Fundamentally, however, I remain bullish on the U.S. strategy. Advanced AI is the most important technology of our era. Our companies enjoy the lead in models, chips, and cloud computing infrastructure. But even more importantly, American firms are historically far better than Chinese firms at complex software systems, financial engineering, and other technical and business mechanics required to market what will amount to a new kind of operating system to the world.
Chinese fast-following on AI model benchmarks is probably overrated. So too is open-weight model distribution as a source of geopolitical strength. Sticky consumer preferences, network effects, platform and ecosystem advantages, form factor, user interface, ergonomics, and similar are probably underrated. These are the “operating system-like” factors where the US is currently thriving.

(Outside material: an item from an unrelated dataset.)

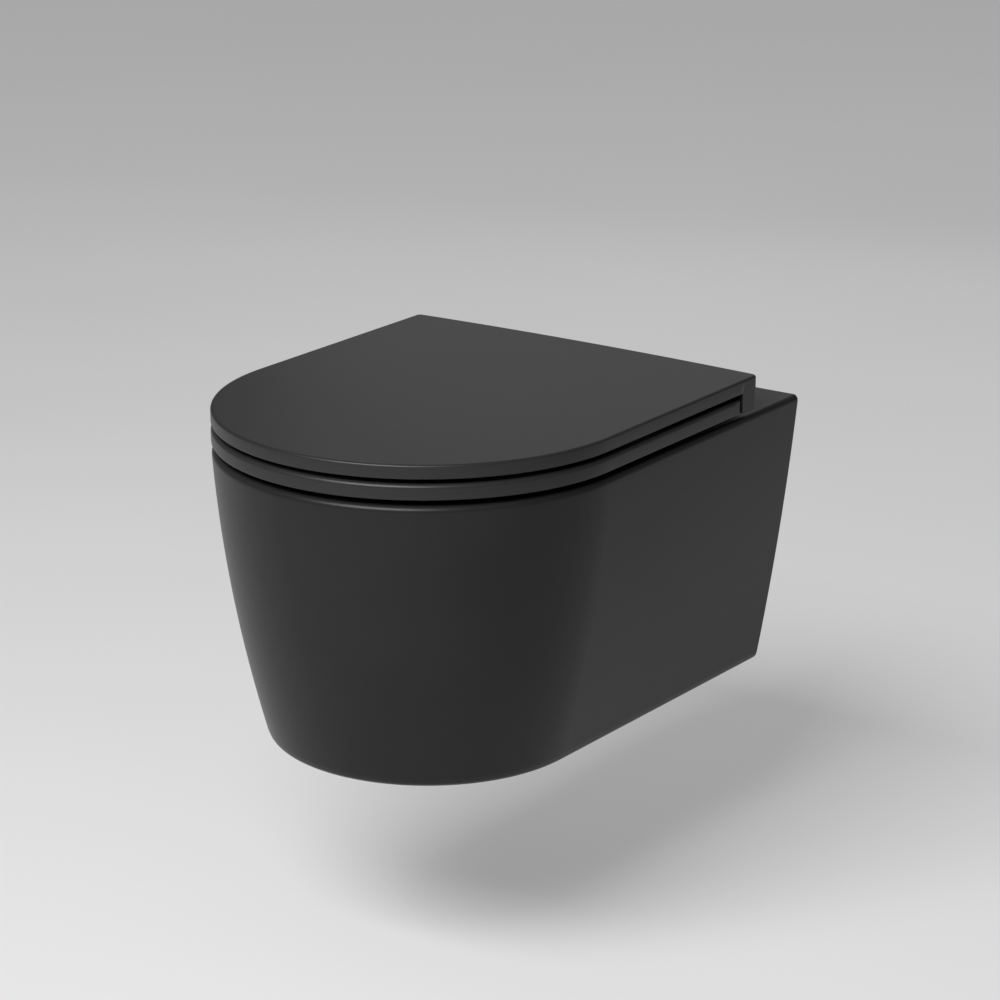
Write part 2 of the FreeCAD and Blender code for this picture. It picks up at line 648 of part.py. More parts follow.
def hinge_posts():
    """Turned posts: stud below, hexagon collar, grooved pillar that the hub drops on."""
    low, stud = BASE_TOP, POST_STUD_R
    outline = [(0, POST_FOOT), (stud - 0.5, POST_FOOT), (stud, POST_FOOT + 0.5), (stud, low),
               (POST_R, low), (POST_R, NECK_LOW), (NECK_R, NECK_LOW), (NECK_R, NECK_HIGH),
               (POST_R, NECK_HIGH), (POST_R, POST_TOP - 1.2), (POST_R - 1.2, POST_TOP), (0, POST_TOP)]
    post = turned(outline, hinge_place())
    collar = hexagon(COLLAR_FLATS, hinge_place() + V(0, 0, low), Z_DIR, COLLAR_HIGH)
    return pair(joined(post, collar))


def base_plates():
    """Stainless discs with a soft outer edge, under the posts."""
    bore, low = POST_STUD_R + 2 * FIT_GAP, GASKET_THICK
    outline = [(bore, low), (BASE_R - 0.6, low), (BASE_R, low + 0.6),
               (BASE_R, BASE_TOP - 0.9), (BASE_R - 1.6, BASE_TOP), (bore, BASE_TOP)]
    return pair(turned(outline, hinge_place()).common(ahead_of_lid()))


def ahead_of_lid():
    """Space round a hinge post that the opened lid doesn't reach."""
    x = X_HINGE
    return block(x - BASE_R, x + BASE_R, Y_HINGE - BASE_R, Y_HINGE + BASE_REAR, Z_RIM, Z_RIM + BASE_TOP)


def plate_gaskets():
    """Soft rings between the discs and the ceramic."""
    ring = tube(BASE_R - 1, POST_STUD_R + 0.3, hinge_place(), Z_DIR, GASKET_THICK)
    return pair(ring.common(ahead_of_lid()))


def expansion_bushes():
    """Rubber bushes that swell in the deck holes."""
    bore, body = POST_STUD_R + 0.2, DECK_HOLE_R - SLEEVE_GAP
    low, top = EXPANDER_LOW, -0.2
    outline = [(bore, low), (body - 0.4, low), (body, low + 2), (body, -1), (body - 0.4, top), (bore, top)]
    return pair(turned(outline, hinge_place()))


def cone_nuts():
    """Nuts that draw up into the rubber bushes."""
    bore, top = POST_STUD_R + FIT_GAP, EXPANDER_LOW - 0.1
    outline = [(bore, NUT_LOW), (NUT_WIDE, NUT_LOW), (NUT_WIDE, NUT_LOW + 7), (NUT_WIDE - 2, top), (bore, top)]
    return pair(turned(outline, hinge_place()))


# ---------------------------------------------------------------- hub that lifts off the post
def hub(sign):
    """Die-cast hub: foot with post bore, latch slot and button recess, barrel with keyed socket."""
    x, y, z = X_HINGE, Y_HINGE, Z_RIM
    foot = block(x - HUB_HALF, x + HUB_HALF, y + HUB_FRONT, y + HUB_REAR, z + HUB_LOW, Z_HINGE)
    front_corners = edges_where(foot, lambda p: abs(p.y - (y + HUB_FRONT)) < ON_FACE
                                and abs(abs(p.x - x) - HUB_HALF) < ON_FACE)
    foot = foot.makeFillet(HUB_ROUND, front_corners)
    barrel = rod(HUB_BARREL_R, V(x - HUB_HALF, y, Z_HINGE), X_DIR, HUB_HALF + HUB_OUT)
    inner_end = edges_where(barrel, lambda p: p.x < x - HUB_HALF + ON_FACE)
    barrel = barrel.makeChamfer(HUB_BARREL_CHAMFER, inner_end)
    body = joined(foot, barrel)
    rear, slot_half, mouth_half = y + HUB_REAR + PAST, LATCH_HALF + 0.2, LATCH_HALF + BUTTON_PLAY
    bore = rod(POST_R + FIT_GAP, V(x, y, z), Z_DIR, POST_TOP + 0.4)
    recess = rod(HUB_RECESS_R, V(x, y, z), Z_DIR, BASE_TOP + COLLAR_HIGH + 0.4)
    slot = block(x - slot_half, x + slot_half, y + HUB_SLOT_FRONT, rear,
                 z + PLATE_LOW - SLEEVE_GAP, z + PLATE_HIGH + SLEEVE_GAP)
    mouth = block(x - mouth_half, x + mouth_half, y + NECK_R + 2.4, rear,
                  z + BUTTON_LOW - BUTTON_PLAY, z + BUTTON_HIGH + BUTTON_PLAY)
    socket = double_d(SHAFT_R + FIT_GAP, SHAFT_FLAT + FIT_GAP, V(x + SOCKET_IN, y, Z_HINGE),
                      X_DIR, SOCKET_DEPTH)
    body = body.cut([bore, recess, slot, mouth, socket])
    return body if sign > 0 else mirrored(body)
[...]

The U.S. and China may well end up racing toward the same thing—“AGI,” “advanced AI,” whatever you prefer to call it. That would require China to become “AGI-pilled,” or at least sufficiently threatened by frontier AI that they realize its strategic significance in a way that they currently do not appear to. If that happens, the world will be a much more dangerous place than it is today. It is therefore probably unhelpful for prominent Americans to say things like “our plan is to build AGI to gain a decisive military and economic advantage over the rest of the world and use that advantage to create a new world order permanently led by the U.S.” Understandably, this tends to scare people, and it is also, by the way, a plan riddled with contestable presumptions (all due respect to Dario and Leopold).
The sad reality is that the current strategies of China and the U.S. are complementary. There was a time when it was possible to believe we could each pursue our strengths, enrich our respective economies, and grow together. Alas, such harmony now appears impossible. We are locked into a structural conflict, and tempting as it may be to look away, we must accept this bitter lesson, too.